### Exercise task
In the listing that follows, the range to quote begins at the line that has "Reconstruct the object" and ends after the line that has "const FLARE_STEPS = 24;"; quote it verbatim and add nothing.

○ ○ ○ ○ ○ ○ ○

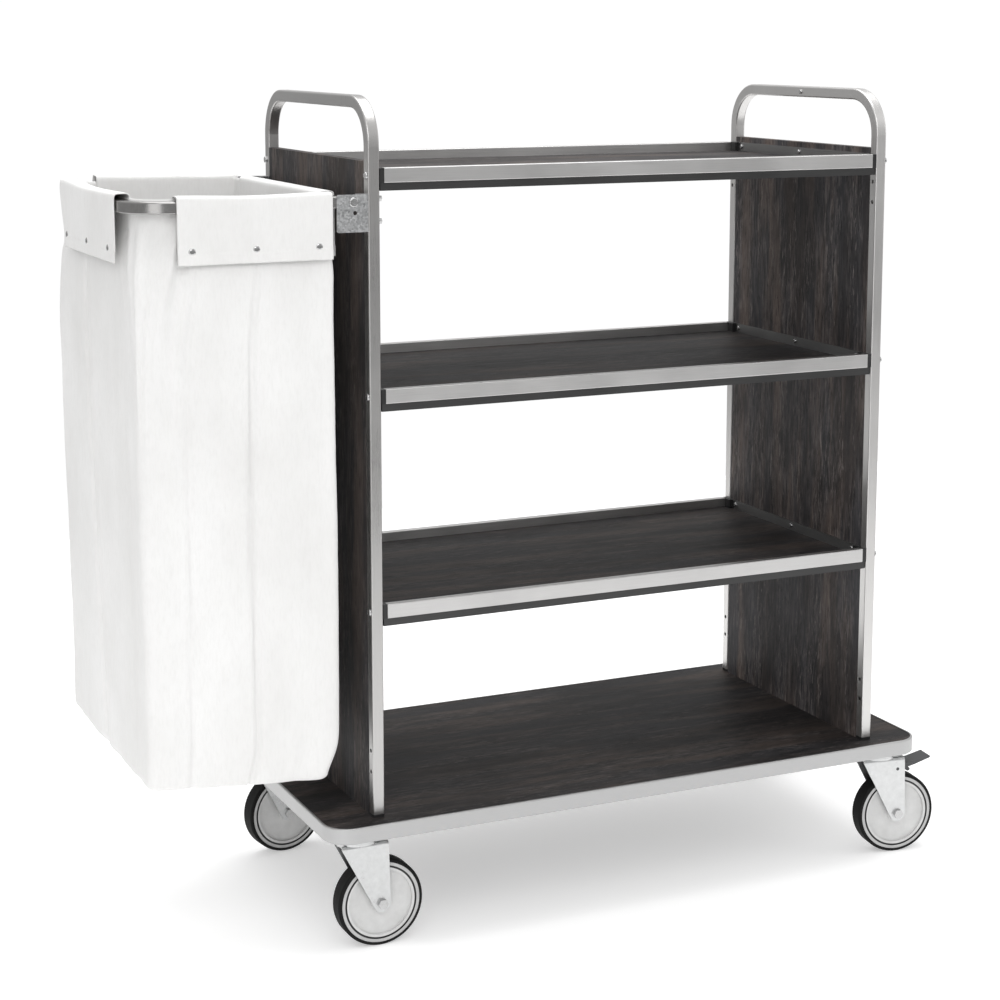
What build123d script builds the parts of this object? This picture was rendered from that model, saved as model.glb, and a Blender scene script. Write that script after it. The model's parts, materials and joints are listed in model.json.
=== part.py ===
from build123d import *
from math import cos, radians, sin
import os

# Housekeeping cart: two end frames of square tube, wood-pattern panels and shelves with steel rails,
# a base board on four swivel castors, and a folding bag holder on the left end.
# +X runs along the cart to its right end, +Y to its rear, +Z up, with the floor at Z = 0.
# The origin is under the middle of the whole object. All sizes are in millimetres.
# Lengths named x are measured from the middle of the end frames, which stands at CART_X.

# ---------------------------------------------------------------- driving dimensions

FRAME_LENGTH = 980.0  # over the outer faces of the two end frames
FRAME_DEPTH = 500.0  # over the front and rear faces of an end frame
FRAME_RISE = 1184.0  # top of a handle above the top of the base board
TUBE = 20.0  # square tube of the end frames and the bag holder
TUBE_WALL = 1.5
TUBE_CORNER = 3.0  # outer corner radius of the tube
TUBE_BEND = 70.0  # centre-line radius of the bends
PLUG_FLANGE = 5.0  # height of the plastic foot under each upright
PLUG_STEM = 25.0
TUBE_PLAY = 0.1  # gap round a plastic stem inside a tube

BASE_THICKNESS = 25.0
BASE_END_REACH = 88.0  # base beyond the end frames
BASE_SIDE_REACH = 37.0  # base beyond the front and rear of the frames
BASE_CORNER = 45.0
TRIM_THICKNESS = 4.0
TRIM_LIP = 1.0  # how far the edge trim stands above and below the board
TRIM_EDGE = 2.4  # radius of its outer edges

PANEL_THICKNESS = 18.0
PANEL_ABOVE_RAIL = 10.0  # top of a side panel above the upper rail

SHELF_NAMES = ("lower", "middle", "upper")
FIRST_RAIL = 360.0  # top of the lower rail above the base board
SHELF_PITCH = 355.5
RAIL_HEIGHT = 24.0
RAIL_DEPTH = 14.0
RAIL_WALL = 1.5
RAIL_END_GAP = 8.0  # length of the plastic corner between a rail and its upright
BOARD_DROP = 17.0  # board surface below the top of the rails
SHELF_THICKNESS = 18.0
CHANNEL_WALL = 1.5
CHANNEL_SETBACK = 2.0  # lip of the channel behind the face of the rail
CHANNEL_FLANGE = 22.0  # width of the flange under the board
END_RAIL_WALL = 2.5
END_RAIL_LEG = 20.0
END_RAIL_GAP = 1.0  # between the leg of an end rail and an edge channel

CASTOR_HEIGHT = 198.0  # floor to the underside of the base board
CASTOR_X = 514.0  # swivel axes from the middle of the cart
CASTOR_Y = 234.0
CASTOR_TRAIL = 36.0  # wheel axle behind the swivel axis
WHEEL_RADIUS = 75.0
TYRE_WIDTH = 32.0
TYRE_SHOULDER = 4.0
RIM_RADIUS = 69.0
RIM_WIDTH = 31.0
GROOVE_RADIUS = 62.0
GROOVE_WIDTH = 2.0
GROOVE_DEPTH = 2.0
DISC_RADIUS = 56.0
DISC_THICKNESS = 23.0
HUB_RADIUS = 17.0
HUB_WIDTH = 37.0
BUSH_RADIUS = 8.0
AXLE_RADIUS = 6.0
RUNNING_PLAY = 0.05  # radial play of every turning joint

BAG_REACH = 386.0  # outer end of the bag holder beyond the left end frame
BAG_HOLDER_RISE = 1018.0  # centre of the holder's tube above the base board
PIVOT_REACH = 25.0  # pivot of the holder beyond the left end frame
ARM_END_REACH = 10.0  # inner end of its arms beyond the left end frame
CROSS_TUBE_REACH = 52.0  # centre of its cross tube beyond the left end frame
BRACKET_SHEET = 2.0
BRACKET_LENGTH = 53.0
BRACKET_HEIGHT = 60.0
BRACKET_CORNER = 4.0
CLEARANCE = 0.3  # gap between parts that move past each other, and round cloth
CLOTH = 2.0
BAG_BOTTOM_RISE = 88.0  # bottom of the bag above the top of the base board
FLAP_DROP = 101.0
FLAP_STUD_DROP = 80.0
SIDE_STUD_INSET = 23.0  # outer studs from the ends of the front and rear flaps
END_STUD_INSET = 40.0  # outer studs from the ends of the other two flaps
STUD_RADIUS = 7.5
STUD_HEIGHT = 3.0
DOME = 0.6  # edge radius of a domed head, as a share of its height

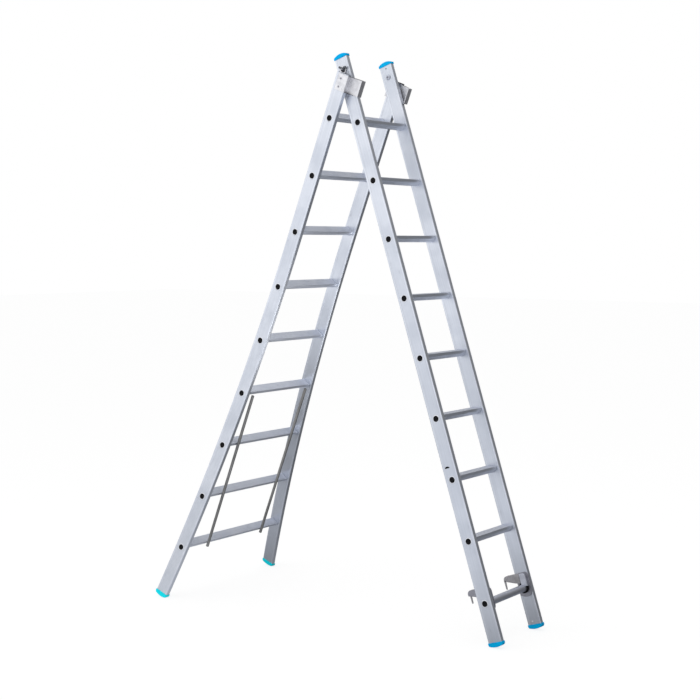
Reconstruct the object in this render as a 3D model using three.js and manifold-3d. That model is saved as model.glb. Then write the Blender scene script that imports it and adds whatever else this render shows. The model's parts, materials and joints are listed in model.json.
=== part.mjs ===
// Two-section aluminium ladder standing as an A-frame: a wide base section with flared legs and a
// narrower fly section that pivots at the top. Millimetres, +Z up, floor at z = 0, +Y across the rungs.
import * as THREE from 'three';
import { mergeVertices } from 'three/addons/utils/BufferGeometryUtils.js';
import Module from 'manifold-3d';

const wasm = await Module();
wasm.setup();

// ---- driving dimensions ------------------------------------------------------------------------
const GAP = 0.3;                  // clearance between pieces that touch on the real ladder
const RUNG_PITCH = 250;
const RUNG_COUNT = 9;             // in each section
const BASE_LEAN = 21.4;           // degrees from the vertical, top towards +X
const FLY_LEAN = 18;              // degrees from the vertical, top towards -X

const STILE_DEPTH = 62;           // box section, along the climbing direction
const STILE_THICKNESS = 20;       // box section, across the ladder
const STILE_WALL = 1.6;
const STILE_CORNER = 2.5;
const LIP_WIDTH = 9;              // raised lips beside the shallow band in both broad faces
const BAND_DEPTH = 0.8;

const BASE_WIDTH = 406;           // over the outer faces, above the flare
const FLY_WIDTH = 340;
const BASE_TOP = 2190;            // stile end, measured up the stile from rung 1
const FLY_TOP = 2279;
const BASE_TAIL = 221;            // stile below rung 1
const FLARE_START = 1495;         // the base stiles bend outwards below this height above rung 1
const FLARE_RADIUS = 8333;
const FLARE_STEPS = 24;

const TREAD_WIDTH = 39;
const TREAD_SETBACK = 4.6;        // the section's middle lies behind the axis of the end plugs
const TREAD_ABOVE_AXIS = 15;
const SHOULDER_ABOVE_AXIS = 2.5;  // lower end of the upright front and back walls
const BELLY_BELOW_AXIS = 12.2;
const BELLY_WIDTH = 21;
const RUNG_RISE = 22;             // highest tread corner above the axis, along the stile
const RUNG_WALL = 1.7;
const RUNG_TILT = 18;             // tread against the square of the stile, so it lies level in use
const TUBE_RADIUS = 15.5;         // fly rung 1
const TUBE_SIDES = 20;

const ROD_RADIUS = 6.5;
const ROD_WALL = 1.2;
const ROD_BACK = 18.9;            // rod surface in front of the rung axis
const ROD_SPREAD = 185.6;         // rod centre from the middle plane
const ROD_TOP = 744;
const ROD_TAIL = 12;

const FOOT_HEIGHT = 16;           // block below the stile end
const FOOT_CORNER = 10;           // rounded front and back corners of the sole
const SOLE_BOW = 3;               // how far the sole bulges between its corners
const SOLE_FLAT = 0.5;            // depth of the flat on the corner that touches the floor
const DOME_RADIUS = 65;           // top caps are domed
const DOME_HEIGHT = 18;
const CAP_PROUD = 2;              // feet and caps stand proud of the stile all round
const PLUG_LENGTH = 24;           // part of a cap inside the stile
const TOP_PLUG_LENGTH = 14;       // shorter plug in the base section's upper stile ends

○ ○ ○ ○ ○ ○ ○

### Solution
Reconstruct the object in this render as a 3D model using three.js and manifold-3d. That model is saved as model.glb. Then write the Blender scene script that imports it and adds whatever else this render shows. The model's parts, materials and joints are listed in model.json.
=== part.mjs ===
// Two-section aluminium ladder standing as an A-frame: a wide base section with flared legs and a
// narrower fly section that pivots at the top. Millimetres, +Z up, floor at z = 0, +Y across the rungs.
import * as THREE from 'three';
import { mergeVertices } from 'three/addons/utils/BufferGeometryUtils.js';
import Module from 'manifold-3d';

const wasm = await Module();
wasm.setup();

// ---- driving dimensions ------------------------------------------------------------------------
const GAP = 0.3;                  // clearance between pieces that touch on the real ladder
const RUNG_PITCH = 250;
const RUNG_COUNT = 9;             // in each section
const BASE_LEAN = 21.4;           // degrees from the vertical, top towards +X
const FLY_LEAN = 18;              // degrees from the vertical, top towards -X

const STILE_DEPTH = 62;           // box section, along the climbing direction
const STILE_THICKNESS = 20;       // box section, across the ladder
const STILE_WALL = 1.6;
const STILE_CORNER = 2.5;
const LIP_WIDTH = 9;              // raised lips beside the shallow band in both broad faces
const BAND_DEPTH = 0.8;

const BASE_WIDTH = 406;           // over the outer faces, above the flare
const FLY_WIDTH = 340;
const BASE_TOP = 2190;            // stile end, measured up the stile from rung 1
const FLY_TOP = 2279;
const BASE_TAIL = 221;            // stile below rung 1
const FLARE_START = 1495;         // the base stiles bend outwards below this height above rung 1
const FLARE_RADIUS = 8333;
const FLARE_STEPS = 24;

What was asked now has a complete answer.